Tuesday, July 24, 2007 

Almost there

Saturday, July 14, 2007 

Metaphorically speaking



A rose is not just a rose. It's also a metaphor for quite a lot of things, though mostly related to love and female bodyparts. I'm quite certain I'm not the only Swedish girl who unknowingly has sung "Flickan i Havanna" (the girl in Havanna) and the line "kom, du glade sjömatros, du kan få min röda ros" (come, you happy sailor, you can have my red rose), convinced she wanted to give him a flower in the most innocent way imaginable and not prostitute herself.

The only thing of beauty that was growing in my garden when I moved in was a rose, and a couple of days ago it started flowering. I'm quite moved by this, and I find it a very nice gesture from this rose to flower as if to welcome me. I took a crappy picture and will reward the well-meaning plant by cutting it down to an almost nothing at earliest convenience, in an amateurish attempt to make it grow better next year. All my neighbours have beautiful, two metre rose bushes just exploding in beauty, and I have the same height but in two poor stems, carefully tied to the fence. And I want what they have. I might be ungrateful, but I'd rather like to think that I see the inner beauty that lies within this rose; I see its potential.

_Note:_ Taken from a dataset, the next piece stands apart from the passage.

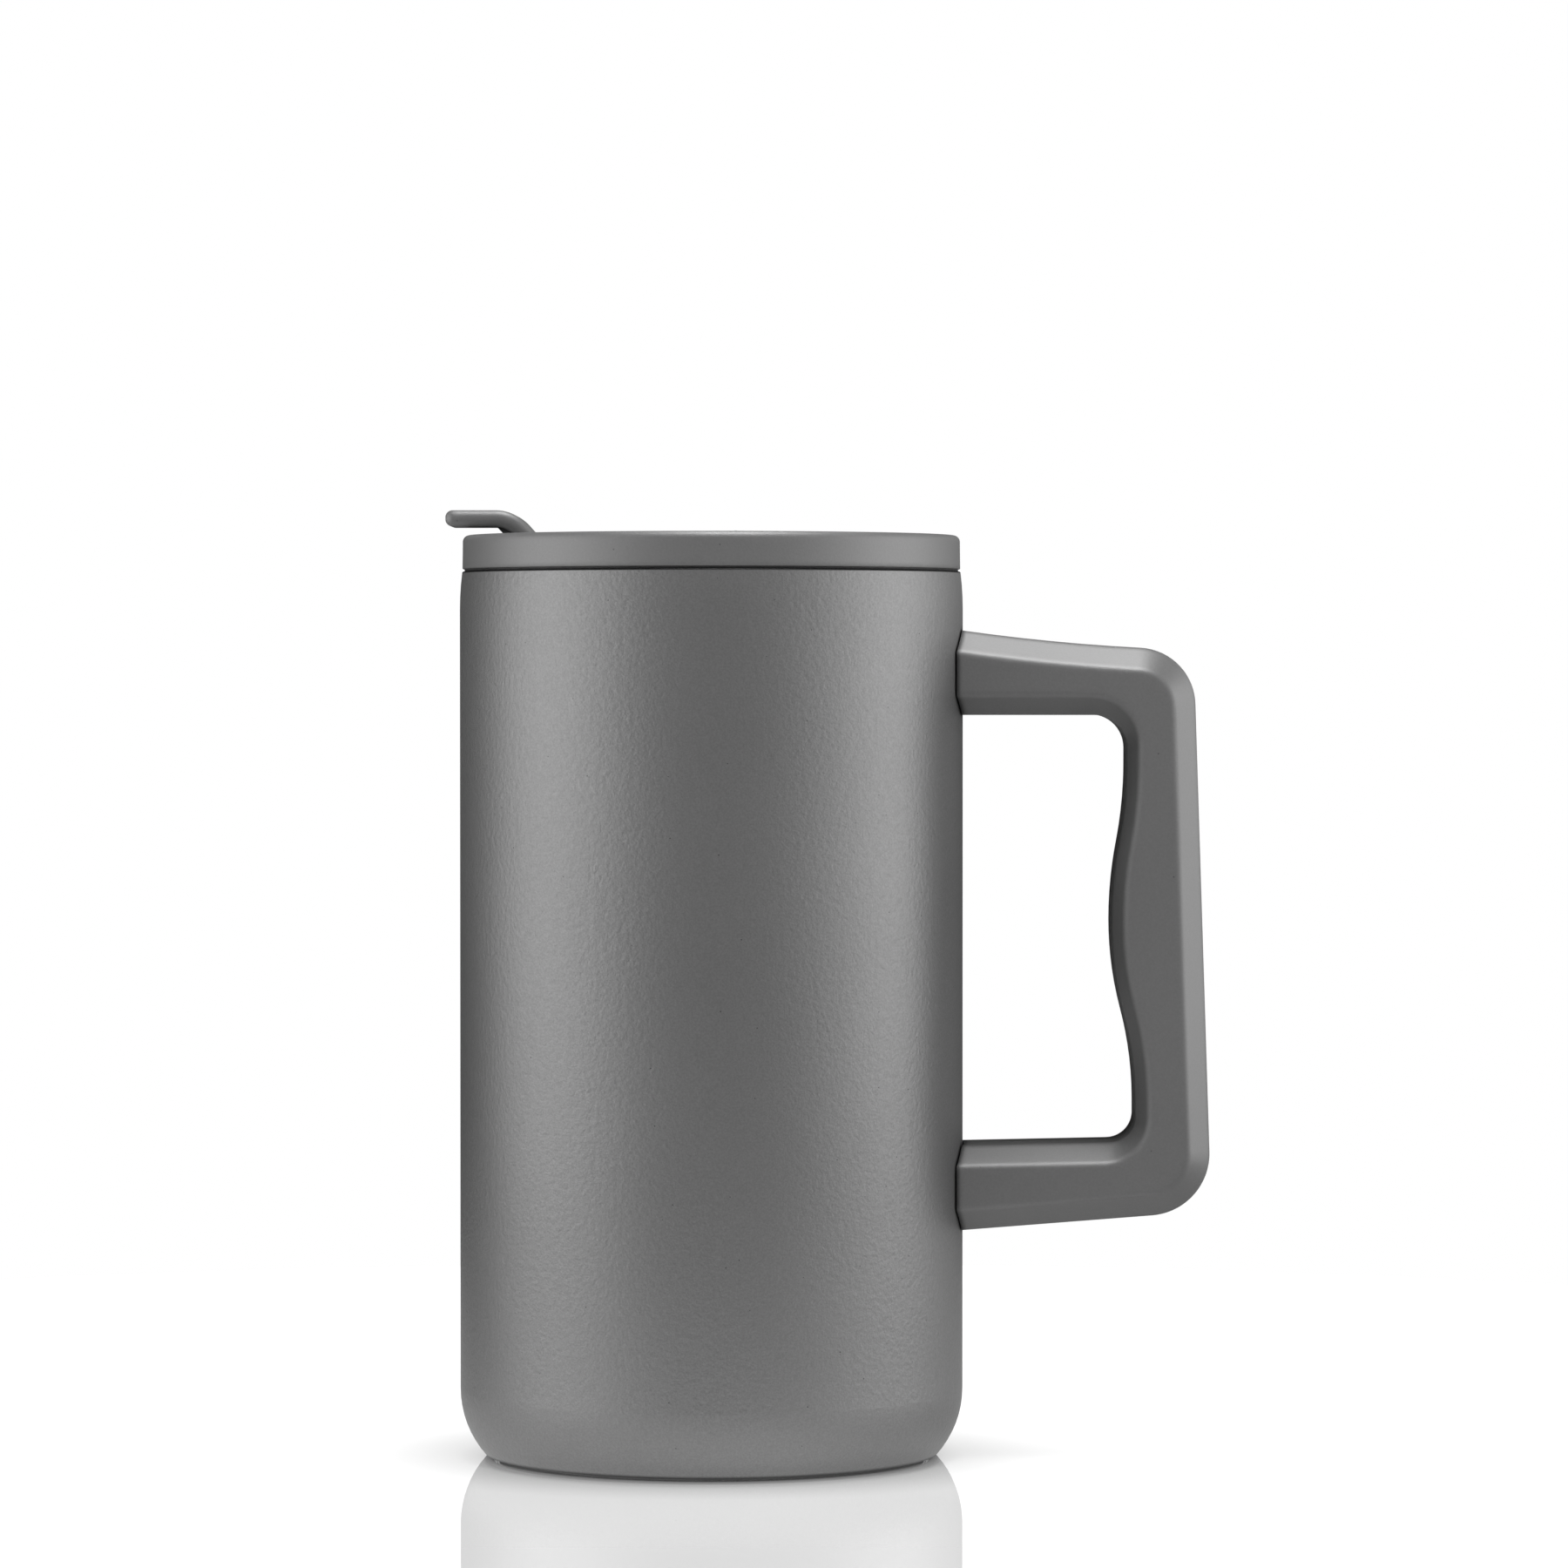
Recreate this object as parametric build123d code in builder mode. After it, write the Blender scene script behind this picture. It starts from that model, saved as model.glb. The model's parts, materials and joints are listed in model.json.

Tonight I finished my first Salina sleeve. It looks a bit odd.

Monday, July 09, 2007 

New look

Inspired as I was by Katarinas new and improved blog, I took advantage of my vacation, downloaded a new template and updated my links.

Tonight I'm going to my old place to see if my last SP package has arrived - the secret "M" sent me an email last week to say she had posted it. I'm so excited!

On the knitting front: a few days ago I joined, as many others, the "Mystery Stole 3" project after reading about it on the Yarn Harlot's blog. I dug up the precious raspberry red silk yarn my still very secret pal sent me in her last package, even though the instructions recommended black or white yarn. However, after knitting a small triangle that looked quite nice I browsed the comments on the Yahoo group and found pics of stoles that had come a bit further than mine, and I didn't like the look of it at all... I like my lace to have rounder, more organic patterning, and this one seemed to be of the more geometrical kind. But it was good to have a few hours off from the endless sleeve knitting on Salina. This pace is not normal for me, and I would like to blame it on my absent sofa. Sitting on a matress on the floor isn't too comfy, and knitting doesn't help. I have a few centimetres left to the armhole on the first sleeve. I'm so tired of it, I might knit a cuff or a collar in between sleeves...

Sunday, July 01, 2007 

SP upstream reveal

Earlier this week I sent the last SP package to my "downstream" Mary - check out her blog.

I'm still waiting for my own lovely upstream to reveal herself. She's been awesome, I can't wait to see who she is!

 

My new place

Yesterday I moved to my brand new place. My. Place. A tiny terrace house. I bought it! (Sure, technically it was the bank who did, but the bank won't be living here.) It's so surreal. Last night, as all my beautiful, lovely, box-carrying friends had left, I was not only dead tired but also kind of confused. I love the apartment, but I couldn't help but not knowing how to feel about it. I've been waiting for this moment since I started living on my own nine years ago, and now I didn't know how to feel about it. The feeling persisted until today, but it might have passed now. (I can imagine it's the same thing as many new mothers feel.) It's kind of scary knowing that I am responsible to myself fo making holes in the wall, and presumtive disasters will paid for by myself. The people living around me are my neighbours, and I have to be nice to them. Everything depends on me. And I'm all by myself. This place is for me and only me, and I will be living here until somebody suggests we move in together someplace else. And may I say it doesn't seem to be happening very soon, either...

Tomorrow my best friend will come here with his family, and his dad has promised to help me drill holes in my walls (iiix), his mum is going to have coffee with me and hopefully my three godchildren will play in the yard and my best friend help me carry boxes to the repository, throw junk away and admire my little garden, and since they are wonderful people I know I'll feel much better and more at home having them around.